# Short problem
For this exercise, write out exactly, and only, the lines running from the line that contains "blank = blank.makeFillet(blade_edge_radius, soft_edges)" through the line that contains "obj.matrix_parent_inverse = Matrix.Identity(4)".

# Supplied material
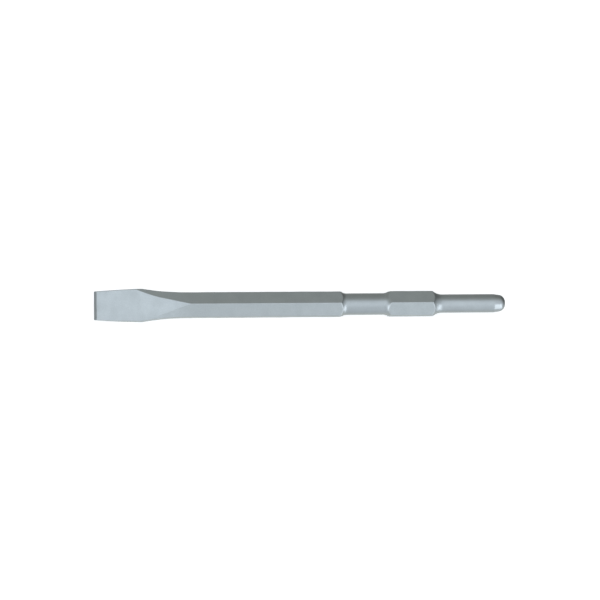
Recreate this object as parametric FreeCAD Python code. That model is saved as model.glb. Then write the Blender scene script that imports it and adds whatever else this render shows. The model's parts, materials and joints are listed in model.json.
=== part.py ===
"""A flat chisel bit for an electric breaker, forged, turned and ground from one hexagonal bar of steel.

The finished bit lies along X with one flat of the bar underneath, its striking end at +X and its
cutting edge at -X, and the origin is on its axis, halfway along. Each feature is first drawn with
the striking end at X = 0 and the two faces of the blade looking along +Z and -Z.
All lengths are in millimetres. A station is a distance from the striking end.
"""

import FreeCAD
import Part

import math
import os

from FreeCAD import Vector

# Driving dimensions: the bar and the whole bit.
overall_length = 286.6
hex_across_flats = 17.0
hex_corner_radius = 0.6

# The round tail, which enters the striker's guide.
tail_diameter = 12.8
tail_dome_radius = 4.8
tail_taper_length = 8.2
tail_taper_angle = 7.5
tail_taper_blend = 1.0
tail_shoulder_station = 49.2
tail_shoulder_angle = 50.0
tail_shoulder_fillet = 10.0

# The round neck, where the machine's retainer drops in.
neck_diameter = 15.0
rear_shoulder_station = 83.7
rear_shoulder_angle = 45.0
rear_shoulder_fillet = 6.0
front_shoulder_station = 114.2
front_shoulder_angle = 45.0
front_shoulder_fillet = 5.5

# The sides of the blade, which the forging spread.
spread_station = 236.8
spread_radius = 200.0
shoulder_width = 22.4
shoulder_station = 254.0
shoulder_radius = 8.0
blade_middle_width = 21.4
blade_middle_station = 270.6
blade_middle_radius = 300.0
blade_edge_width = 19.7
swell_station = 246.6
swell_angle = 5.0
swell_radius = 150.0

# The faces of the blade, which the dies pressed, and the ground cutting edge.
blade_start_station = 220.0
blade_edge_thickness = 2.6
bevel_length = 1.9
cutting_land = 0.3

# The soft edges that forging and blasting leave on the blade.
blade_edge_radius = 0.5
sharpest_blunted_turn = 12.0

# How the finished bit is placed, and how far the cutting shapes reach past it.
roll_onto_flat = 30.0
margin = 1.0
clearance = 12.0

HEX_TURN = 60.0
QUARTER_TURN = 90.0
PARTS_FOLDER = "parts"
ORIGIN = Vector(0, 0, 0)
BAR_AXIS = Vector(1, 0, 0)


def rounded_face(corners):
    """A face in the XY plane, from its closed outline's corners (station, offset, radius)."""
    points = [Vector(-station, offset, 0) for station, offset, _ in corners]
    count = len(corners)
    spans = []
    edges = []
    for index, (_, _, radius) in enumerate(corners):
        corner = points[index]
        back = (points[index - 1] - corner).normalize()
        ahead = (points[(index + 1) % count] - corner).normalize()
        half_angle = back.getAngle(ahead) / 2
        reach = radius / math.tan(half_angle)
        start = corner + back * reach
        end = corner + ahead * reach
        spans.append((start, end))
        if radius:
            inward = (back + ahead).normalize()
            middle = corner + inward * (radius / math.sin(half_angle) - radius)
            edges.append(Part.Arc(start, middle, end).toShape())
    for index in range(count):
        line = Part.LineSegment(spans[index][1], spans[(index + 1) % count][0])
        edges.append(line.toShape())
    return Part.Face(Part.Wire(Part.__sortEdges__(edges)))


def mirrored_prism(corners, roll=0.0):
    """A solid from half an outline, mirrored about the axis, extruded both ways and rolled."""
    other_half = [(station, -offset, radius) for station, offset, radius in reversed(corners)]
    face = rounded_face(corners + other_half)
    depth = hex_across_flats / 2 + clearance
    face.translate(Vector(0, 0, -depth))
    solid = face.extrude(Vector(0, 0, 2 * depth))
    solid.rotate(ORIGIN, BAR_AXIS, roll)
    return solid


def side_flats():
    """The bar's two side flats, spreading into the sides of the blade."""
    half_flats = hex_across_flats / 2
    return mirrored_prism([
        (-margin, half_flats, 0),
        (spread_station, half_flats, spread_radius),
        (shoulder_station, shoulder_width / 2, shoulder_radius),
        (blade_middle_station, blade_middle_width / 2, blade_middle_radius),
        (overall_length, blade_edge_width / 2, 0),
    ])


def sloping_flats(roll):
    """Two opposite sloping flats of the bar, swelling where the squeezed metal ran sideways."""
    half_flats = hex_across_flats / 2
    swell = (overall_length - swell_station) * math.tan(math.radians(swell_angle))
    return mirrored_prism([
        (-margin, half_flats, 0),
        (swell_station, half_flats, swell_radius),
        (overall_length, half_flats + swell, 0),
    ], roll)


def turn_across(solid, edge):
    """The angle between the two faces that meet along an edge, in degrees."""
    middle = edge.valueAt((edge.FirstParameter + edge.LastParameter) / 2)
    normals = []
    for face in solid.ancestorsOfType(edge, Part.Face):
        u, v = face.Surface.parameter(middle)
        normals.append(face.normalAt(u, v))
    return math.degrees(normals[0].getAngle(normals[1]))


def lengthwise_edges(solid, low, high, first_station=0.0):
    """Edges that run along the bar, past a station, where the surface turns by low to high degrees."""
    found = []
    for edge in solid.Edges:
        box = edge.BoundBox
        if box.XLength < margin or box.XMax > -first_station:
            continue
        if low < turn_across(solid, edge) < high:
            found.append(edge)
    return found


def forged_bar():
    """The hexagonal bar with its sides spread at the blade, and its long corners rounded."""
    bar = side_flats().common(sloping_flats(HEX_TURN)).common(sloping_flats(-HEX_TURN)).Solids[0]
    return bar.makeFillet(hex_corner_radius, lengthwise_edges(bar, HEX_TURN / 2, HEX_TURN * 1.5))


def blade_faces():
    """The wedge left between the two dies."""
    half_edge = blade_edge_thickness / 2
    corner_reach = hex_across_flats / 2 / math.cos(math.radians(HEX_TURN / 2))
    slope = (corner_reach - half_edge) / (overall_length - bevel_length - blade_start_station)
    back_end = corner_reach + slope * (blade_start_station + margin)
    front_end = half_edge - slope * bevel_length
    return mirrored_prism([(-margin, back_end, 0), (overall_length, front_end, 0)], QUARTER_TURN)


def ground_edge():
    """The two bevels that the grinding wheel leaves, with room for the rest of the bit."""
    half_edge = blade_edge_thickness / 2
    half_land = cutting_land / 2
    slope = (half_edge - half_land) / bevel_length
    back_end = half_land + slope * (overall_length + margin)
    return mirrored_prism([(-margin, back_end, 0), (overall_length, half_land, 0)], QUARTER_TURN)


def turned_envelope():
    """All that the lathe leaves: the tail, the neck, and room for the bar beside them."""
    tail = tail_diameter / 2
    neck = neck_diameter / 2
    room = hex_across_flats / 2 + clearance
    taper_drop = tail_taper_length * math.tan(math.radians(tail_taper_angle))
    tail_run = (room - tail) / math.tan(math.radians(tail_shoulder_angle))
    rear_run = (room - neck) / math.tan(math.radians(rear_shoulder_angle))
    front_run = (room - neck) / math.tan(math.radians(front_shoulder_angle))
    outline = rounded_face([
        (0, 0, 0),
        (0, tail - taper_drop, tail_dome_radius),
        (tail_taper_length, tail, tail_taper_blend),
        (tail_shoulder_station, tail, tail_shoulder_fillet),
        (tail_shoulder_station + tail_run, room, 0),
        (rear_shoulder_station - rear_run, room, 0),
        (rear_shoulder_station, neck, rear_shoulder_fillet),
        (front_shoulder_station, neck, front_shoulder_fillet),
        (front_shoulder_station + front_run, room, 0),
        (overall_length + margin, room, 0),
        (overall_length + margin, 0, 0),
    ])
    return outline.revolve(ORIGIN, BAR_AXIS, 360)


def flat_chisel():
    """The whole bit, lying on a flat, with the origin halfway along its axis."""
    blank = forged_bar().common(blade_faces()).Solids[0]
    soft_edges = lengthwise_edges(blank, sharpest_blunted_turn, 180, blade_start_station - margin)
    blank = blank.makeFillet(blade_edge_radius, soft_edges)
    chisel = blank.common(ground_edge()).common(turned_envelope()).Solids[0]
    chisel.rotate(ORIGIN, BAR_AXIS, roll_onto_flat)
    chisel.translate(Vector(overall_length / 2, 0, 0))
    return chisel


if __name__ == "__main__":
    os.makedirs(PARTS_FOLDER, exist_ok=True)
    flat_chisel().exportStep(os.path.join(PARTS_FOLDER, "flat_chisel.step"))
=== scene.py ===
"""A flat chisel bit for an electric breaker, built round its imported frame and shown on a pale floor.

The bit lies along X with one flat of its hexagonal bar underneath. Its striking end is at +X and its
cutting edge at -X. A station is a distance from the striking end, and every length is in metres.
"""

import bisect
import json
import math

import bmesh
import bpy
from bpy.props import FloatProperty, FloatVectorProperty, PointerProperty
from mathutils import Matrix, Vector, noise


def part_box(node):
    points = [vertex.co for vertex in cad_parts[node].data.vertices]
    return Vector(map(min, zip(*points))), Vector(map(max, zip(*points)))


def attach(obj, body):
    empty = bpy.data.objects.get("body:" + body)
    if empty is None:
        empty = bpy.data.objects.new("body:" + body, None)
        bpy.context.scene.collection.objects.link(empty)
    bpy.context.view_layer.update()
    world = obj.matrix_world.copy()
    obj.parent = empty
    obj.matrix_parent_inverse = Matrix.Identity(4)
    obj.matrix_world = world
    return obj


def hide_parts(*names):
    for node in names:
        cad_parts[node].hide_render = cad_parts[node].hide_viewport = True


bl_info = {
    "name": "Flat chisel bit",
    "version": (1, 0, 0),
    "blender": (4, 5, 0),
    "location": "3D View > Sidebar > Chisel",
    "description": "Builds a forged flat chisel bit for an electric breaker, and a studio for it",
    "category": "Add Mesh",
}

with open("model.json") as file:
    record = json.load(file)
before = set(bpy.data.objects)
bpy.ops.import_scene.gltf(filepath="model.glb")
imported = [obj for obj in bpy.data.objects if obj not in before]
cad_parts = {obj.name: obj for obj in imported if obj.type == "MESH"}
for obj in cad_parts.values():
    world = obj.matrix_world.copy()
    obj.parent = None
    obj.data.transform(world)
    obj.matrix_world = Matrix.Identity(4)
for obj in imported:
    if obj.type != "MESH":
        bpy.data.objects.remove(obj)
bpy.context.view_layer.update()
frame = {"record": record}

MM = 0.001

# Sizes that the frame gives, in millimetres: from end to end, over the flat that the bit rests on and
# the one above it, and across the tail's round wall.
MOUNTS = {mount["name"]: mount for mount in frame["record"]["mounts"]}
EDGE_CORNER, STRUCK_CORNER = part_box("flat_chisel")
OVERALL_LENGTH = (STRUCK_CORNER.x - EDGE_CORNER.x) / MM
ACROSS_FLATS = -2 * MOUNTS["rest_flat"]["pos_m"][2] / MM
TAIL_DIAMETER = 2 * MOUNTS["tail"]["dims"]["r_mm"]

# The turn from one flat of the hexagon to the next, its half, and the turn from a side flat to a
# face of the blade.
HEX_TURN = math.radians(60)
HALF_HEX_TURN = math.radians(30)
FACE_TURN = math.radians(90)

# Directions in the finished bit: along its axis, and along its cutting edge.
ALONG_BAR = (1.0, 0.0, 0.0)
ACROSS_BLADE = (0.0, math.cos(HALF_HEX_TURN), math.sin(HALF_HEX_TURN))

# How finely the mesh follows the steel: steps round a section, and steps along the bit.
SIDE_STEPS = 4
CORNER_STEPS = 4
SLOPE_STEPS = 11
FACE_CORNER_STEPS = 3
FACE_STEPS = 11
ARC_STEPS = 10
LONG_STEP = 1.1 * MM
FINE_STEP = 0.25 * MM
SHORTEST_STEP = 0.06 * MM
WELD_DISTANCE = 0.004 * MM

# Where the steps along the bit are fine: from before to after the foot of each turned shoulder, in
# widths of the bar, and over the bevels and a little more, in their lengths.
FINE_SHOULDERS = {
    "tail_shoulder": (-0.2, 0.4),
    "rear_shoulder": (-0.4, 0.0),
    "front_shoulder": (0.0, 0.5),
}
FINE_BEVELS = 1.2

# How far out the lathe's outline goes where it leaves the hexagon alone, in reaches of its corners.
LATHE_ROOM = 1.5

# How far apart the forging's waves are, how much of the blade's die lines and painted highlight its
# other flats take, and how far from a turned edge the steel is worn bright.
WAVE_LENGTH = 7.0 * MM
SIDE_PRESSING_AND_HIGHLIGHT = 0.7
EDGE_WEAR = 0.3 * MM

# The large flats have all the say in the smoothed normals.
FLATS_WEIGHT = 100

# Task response
    blank = blank.makeFillet(blade_edge_radius, soft_edges)
    chisel = blank.common(ground_edge()).common(turned_envelope()).Solids[0]
    chisel.rotate(ORIGIN, BAR_AXIS, roll_onto_flat)
    chisel.translate(Vector(overall_length / 2, 0, 0))
    return chisel


if __name__ == "__main__":
    os.makedirs(PARTS_FOLDER, exist_ok=True)
    flat_chisel().exportStep(os.path.join(PARTS_FOLDER, "flat_chisel.step"))
=== scene.py ===
"""A flat chisel bit for an electric breaker, built round its imported frame and shown on a pale floor.

The bit lies along X with one flat of its hexagonal bar underneath. Its striking end is at +X and its
cutting edge at -X. A station is a distance from the striking end, and every length is in metres.
"""

import bisect
import json
import math

import bmesh
import bpy
from bpy.props import FloatProperty, FloatVectorProperty, PointerProperty
from mathutils import Matrix, Vector, noise


def part_box(node):
    points = [vertex.co for vertex in cad_parts[node].data.vertices]
    return Vector(map(min, zip(*points))), Vector(map(max, zip(*points)))


def attach(obj, body):
    empty = bpy.data.objects.get("body:" + body)
    if empty is None:
        empty = bpy.data.objects.new("body:" + body, None)
        bpy.context.scene.collection.objects.link(empty)
    bpy.context.view_layer.update()
    world = obj.matrix_world.copy()
    obj.parent = empty
    obj.matrix_parent_inverse = Matrix.Identity(4)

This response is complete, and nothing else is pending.